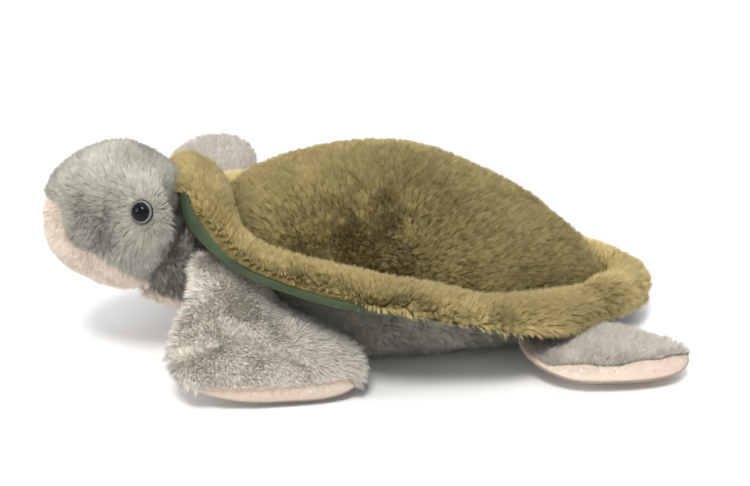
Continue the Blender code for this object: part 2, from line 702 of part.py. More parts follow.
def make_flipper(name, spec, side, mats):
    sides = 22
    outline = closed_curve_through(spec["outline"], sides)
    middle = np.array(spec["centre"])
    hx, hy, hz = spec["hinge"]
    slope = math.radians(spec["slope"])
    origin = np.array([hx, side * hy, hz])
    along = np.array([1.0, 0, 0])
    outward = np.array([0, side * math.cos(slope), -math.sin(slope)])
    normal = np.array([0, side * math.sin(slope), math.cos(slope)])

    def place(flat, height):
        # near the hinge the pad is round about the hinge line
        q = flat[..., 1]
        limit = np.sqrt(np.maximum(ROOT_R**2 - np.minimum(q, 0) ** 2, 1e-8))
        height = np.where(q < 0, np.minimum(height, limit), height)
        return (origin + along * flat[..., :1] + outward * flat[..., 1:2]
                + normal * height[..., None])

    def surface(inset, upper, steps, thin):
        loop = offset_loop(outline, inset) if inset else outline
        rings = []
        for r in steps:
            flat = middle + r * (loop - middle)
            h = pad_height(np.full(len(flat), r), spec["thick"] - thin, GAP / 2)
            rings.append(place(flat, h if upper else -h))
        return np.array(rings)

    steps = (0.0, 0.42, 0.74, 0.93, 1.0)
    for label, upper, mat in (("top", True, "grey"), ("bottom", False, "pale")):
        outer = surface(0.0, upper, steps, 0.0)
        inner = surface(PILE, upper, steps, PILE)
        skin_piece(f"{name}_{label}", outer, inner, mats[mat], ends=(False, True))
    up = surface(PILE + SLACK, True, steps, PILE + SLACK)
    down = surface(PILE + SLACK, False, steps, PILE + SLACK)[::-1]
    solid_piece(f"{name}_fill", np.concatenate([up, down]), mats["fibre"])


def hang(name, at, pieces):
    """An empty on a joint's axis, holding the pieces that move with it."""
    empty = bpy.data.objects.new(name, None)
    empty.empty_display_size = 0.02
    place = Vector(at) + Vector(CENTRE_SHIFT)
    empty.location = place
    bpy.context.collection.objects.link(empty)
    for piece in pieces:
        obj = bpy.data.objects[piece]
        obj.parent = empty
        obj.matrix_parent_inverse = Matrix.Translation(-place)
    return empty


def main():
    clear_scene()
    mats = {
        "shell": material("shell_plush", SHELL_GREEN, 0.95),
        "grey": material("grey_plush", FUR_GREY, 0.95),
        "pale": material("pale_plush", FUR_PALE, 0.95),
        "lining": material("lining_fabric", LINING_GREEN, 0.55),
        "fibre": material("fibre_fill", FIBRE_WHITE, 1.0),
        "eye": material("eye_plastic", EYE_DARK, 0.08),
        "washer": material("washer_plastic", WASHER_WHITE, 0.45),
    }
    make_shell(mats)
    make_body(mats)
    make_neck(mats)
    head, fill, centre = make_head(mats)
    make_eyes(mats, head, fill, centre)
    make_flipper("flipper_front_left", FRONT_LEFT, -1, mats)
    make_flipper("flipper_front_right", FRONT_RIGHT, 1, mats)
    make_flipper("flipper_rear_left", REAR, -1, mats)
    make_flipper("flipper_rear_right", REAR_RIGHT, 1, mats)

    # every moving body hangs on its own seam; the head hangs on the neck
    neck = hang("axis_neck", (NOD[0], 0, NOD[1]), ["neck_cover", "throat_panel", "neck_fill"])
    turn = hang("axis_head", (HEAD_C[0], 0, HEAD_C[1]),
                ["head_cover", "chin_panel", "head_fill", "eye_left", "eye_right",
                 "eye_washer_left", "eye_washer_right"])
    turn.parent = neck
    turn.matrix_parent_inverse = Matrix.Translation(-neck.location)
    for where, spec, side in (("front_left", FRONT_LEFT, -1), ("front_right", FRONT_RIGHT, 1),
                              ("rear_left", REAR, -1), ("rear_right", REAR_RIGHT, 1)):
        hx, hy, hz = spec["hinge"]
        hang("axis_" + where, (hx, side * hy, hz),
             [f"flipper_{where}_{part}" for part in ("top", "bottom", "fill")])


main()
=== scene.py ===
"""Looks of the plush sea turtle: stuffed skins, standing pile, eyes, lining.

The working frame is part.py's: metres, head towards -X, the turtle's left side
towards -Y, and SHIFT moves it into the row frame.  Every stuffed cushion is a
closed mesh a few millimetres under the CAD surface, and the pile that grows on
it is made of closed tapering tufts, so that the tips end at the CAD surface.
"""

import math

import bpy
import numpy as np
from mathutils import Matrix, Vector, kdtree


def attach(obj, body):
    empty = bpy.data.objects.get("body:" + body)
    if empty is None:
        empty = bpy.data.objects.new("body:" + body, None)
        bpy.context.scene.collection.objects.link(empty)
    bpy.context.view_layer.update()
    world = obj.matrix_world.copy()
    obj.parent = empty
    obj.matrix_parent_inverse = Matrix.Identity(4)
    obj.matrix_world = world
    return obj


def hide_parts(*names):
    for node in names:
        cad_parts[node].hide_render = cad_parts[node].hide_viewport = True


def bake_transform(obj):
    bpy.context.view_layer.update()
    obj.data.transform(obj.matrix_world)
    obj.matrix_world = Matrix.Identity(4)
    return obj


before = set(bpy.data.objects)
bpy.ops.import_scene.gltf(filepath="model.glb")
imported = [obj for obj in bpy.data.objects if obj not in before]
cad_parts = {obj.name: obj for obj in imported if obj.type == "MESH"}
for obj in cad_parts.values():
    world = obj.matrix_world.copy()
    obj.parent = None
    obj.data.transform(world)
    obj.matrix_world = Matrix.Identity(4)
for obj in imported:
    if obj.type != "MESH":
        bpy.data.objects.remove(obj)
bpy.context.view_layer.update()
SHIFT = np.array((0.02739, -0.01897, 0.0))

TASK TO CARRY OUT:
Copy each line of the listing that holds the word "node".

EXERCISE SOLUTION:
    for node in names:
        cad_parts[node].hide_render = cad_parts[node].hide_viewport = True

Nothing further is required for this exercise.